■ STATED GOAL
Return each line that holds the word "parametric".

■ EXERCISE INPUT

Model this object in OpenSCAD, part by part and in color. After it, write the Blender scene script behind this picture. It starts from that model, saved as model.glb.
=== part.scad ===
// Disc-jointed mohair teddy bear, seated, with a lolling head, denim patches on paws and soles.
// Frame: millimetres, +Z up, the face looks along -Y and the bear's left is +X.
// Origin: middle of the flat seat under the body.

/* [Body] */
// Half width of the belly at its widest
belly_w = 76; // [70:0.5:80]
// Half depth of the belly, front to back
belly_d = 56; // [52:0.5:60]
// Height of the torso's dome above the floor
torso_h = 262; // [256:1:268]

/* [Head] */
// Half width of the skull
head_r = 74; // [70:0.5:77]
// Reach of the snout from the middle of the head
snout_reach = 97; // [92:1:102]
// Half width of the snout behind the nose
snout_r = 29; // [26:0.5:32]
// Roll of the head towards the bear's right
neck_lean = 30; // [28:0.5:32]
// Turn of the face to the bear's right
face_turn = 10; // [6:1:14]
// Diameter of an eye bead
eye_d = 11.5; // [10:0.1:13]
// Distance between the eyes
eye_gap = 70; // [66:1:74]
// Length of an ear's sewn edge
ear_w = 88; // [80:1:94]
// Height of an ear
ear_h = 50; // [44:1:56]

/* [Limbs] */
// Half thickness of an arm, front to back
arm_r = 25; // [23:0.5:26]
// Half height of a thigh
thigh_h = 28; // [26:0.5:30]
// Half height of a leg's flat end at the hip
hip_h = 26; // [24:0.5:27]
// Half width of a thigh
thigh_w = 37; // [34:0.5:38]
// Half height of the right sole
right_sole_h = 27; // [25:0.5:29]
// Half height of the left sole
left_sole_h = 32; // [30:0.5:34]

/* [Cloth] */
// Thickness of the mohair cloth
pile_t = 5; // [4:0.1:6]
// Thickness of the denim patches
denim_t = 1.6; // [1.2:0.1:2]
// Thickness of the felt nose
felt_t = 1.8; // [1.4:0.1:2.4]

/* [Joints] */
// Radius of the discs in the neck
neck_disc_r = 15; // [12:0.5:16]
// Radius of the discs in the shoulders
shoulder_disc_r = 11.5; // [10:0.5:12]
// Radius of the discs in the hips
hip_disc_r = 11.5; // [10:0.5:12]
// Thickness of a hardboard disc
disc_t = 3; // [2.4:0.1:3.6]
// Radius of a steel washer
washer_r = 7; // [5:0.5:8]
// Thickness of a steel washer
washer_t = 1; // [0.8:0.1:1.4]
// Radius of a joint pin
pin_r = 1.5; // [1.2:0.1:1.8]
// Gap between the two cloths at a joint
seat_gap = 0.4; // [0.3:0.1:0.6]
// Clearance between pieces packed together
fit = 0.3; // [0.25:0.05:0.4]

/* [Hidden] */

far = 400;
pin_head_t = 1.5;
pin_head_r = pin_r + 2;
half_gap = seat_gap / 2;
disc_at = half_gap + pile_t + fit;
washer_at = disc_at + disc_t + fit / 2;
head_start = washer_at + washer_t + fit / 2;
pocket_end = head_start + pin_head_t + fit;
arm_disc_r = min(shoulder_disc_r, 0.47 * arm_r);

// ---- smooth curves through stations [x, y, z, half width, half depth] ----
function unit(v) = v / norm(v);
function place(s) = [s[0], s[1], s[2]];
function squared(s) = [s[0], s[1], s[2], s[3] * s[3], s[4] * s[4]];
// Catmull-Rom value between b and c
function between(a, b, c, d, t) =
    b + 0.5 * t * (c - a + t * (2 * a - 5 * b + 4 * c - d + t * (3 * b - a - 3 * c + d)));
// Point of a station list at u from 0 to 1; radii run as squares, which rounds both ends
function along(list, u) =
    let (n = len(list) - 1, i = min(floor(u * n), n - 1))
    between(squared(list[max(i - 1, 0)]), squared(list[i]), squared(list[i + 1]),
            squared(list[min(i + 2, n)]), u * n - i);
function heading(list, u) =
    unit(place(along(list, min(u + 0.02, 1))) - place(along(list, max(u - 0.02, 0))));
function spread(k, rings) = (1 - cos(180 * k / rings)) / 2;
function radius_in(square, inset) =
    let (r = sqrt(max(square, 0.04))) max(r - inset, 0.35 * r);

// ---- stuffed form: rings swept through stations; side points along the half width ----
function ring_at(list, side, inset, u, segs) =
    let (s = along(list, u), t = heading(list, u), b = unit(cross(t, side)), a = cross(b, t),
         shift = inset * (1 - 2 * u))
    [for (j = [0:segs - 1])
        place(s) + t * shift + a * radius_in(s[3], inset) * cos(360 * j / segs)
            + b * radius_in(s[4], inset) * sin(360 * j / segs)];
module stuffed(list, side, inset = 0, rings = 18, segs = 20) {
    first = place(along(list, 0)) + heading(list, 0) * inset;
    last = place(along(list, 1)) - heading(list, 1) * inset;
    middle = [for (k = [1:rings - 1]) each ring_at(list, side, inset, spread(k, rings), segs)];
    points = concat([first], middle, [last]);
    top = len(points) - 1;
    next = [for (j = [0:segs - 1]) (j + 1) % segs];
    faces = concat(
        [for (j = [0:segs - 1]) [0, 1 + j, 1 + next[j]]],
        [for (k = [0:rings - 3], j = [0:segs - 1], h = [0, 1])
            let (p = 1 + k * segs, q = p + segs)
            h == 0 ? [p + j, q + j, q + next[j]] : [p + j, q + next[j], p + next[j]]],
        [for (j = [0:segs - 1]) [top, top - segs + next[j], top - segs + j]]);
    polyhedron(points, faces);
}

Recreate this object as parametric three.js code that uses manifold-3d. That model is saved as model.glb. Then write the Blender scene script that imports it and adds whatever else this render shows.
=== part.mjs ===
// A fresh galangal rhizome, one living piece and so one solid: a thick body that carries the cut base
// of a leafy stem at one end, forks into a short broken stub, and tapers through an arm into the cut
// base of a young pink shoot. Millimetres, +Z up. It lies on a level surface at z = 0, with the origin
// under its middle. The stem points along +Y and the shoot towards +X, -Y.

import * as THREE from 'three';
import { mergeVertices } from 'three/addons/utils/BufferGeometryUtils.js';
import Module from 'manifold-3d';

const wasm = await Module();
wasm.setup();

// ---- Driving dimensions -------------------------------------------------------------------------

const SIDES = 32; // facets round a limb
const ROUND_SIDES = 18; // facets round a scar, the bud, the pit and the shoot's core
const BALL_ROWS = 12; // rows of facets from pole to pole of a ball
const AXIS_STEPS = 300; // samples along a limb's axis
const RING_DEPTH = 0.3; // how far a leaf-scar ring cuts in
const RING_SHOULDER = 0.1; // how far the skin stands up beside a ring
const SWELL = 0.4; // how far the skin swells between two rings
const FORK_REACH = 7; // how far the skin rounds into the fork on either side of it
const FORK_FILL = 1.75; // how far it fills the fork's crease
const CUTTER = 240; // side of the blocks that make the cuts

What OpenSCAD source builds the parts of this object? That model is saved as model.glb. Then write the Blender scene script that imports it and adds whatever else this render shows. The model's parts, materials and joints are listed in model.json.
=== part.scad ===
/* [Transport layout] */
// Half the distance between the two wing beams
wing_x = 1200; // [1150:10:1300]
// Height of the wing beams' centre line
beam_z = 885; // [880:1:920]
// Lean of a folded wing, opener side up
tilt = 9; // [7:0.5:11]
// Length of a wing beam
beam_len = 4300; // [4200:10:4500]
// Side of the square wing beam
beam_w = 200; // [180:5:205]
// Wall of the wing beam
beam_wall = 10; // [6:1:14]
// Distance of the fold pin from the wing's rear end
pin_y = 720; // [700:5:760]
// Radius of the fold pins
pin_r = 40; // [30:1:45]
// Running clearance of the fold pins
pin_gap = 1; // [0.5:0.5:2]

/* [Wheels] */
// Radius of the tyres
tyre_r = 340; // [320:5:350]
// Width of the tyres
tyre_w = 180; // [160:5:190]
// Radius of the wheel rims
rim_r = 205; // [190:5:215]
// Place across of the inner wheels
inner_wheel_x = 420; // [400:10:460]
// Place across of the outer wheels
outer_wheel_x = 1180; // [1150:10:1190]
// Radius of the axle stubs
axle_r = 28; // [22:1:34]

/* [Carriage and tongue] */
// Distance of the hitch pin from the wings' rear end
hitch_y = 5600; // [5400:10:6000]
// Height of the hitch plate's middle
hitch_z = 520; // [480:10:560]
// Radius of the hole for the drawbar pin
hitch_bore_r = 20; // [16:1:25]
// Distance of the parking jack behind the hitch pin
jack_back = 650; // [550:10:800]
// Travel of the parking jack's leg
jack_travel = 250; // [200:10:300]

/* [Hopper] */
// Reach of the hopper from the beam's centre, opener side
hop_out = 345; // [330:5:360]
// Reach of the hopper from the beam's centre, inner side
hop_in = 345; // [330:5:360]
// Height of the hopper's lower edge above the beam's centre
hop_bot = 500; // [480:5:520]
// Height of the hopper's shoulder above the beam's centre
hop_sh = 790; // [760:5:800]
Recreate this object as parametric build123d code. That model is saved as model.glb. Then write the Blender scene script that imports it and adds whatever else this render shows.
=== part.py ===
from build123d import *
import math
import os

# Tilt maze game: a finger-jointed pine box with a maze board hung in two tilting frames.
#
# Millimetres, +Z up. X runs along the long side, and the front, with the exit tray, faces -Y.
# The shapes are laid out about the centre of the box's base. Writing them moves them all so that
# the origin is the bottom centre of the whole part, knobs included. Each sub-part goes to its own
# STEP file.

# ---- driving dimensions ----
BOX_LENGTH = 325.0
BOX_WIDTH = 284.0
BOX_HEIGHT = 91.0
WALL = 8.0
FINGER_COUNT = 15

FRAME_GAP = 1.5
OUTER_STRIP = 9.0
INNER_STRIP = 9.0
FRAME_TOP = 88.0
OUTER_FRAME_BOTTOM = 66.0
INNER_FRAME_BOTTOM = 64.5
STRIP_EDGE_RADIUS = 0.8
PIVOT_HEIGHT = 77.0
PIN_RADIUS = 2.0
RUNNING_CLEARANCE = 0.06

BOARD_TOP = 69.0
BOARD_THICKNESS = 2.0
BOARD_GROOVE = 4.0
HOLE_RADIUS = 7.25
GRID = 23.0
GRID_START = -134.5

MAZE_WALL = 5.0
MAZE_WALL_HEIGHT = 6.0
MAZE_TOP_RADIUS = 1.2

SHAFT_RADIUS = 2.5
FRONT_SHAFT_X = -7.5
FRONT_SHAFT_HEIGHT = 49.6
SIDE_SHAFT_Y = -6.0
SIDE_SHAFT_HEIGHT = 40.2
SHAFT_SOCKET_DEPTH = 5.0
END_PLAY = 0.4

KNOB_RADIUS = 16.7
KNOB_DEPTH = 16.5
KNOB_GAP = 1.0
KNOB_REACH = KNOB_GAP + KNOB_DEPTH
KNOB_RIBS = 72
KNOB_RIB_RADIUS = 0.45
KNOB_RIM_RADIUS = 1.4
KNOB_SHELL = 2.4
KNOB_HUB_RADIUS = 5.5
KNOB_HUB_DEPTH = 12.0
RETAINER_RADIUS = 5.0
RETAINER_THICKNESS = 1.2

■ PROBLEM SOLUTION
Recreate this object as parametric three.js code that uses manifold-3d. That model is saved as model.glb. Then write the Blender scene script that imports it and adds whatever else this render shows.
Recreate this object as parametric build123d code. That model is saved as model.glb. Then write the Blender scene script that imports it and adds whatever else this render shows.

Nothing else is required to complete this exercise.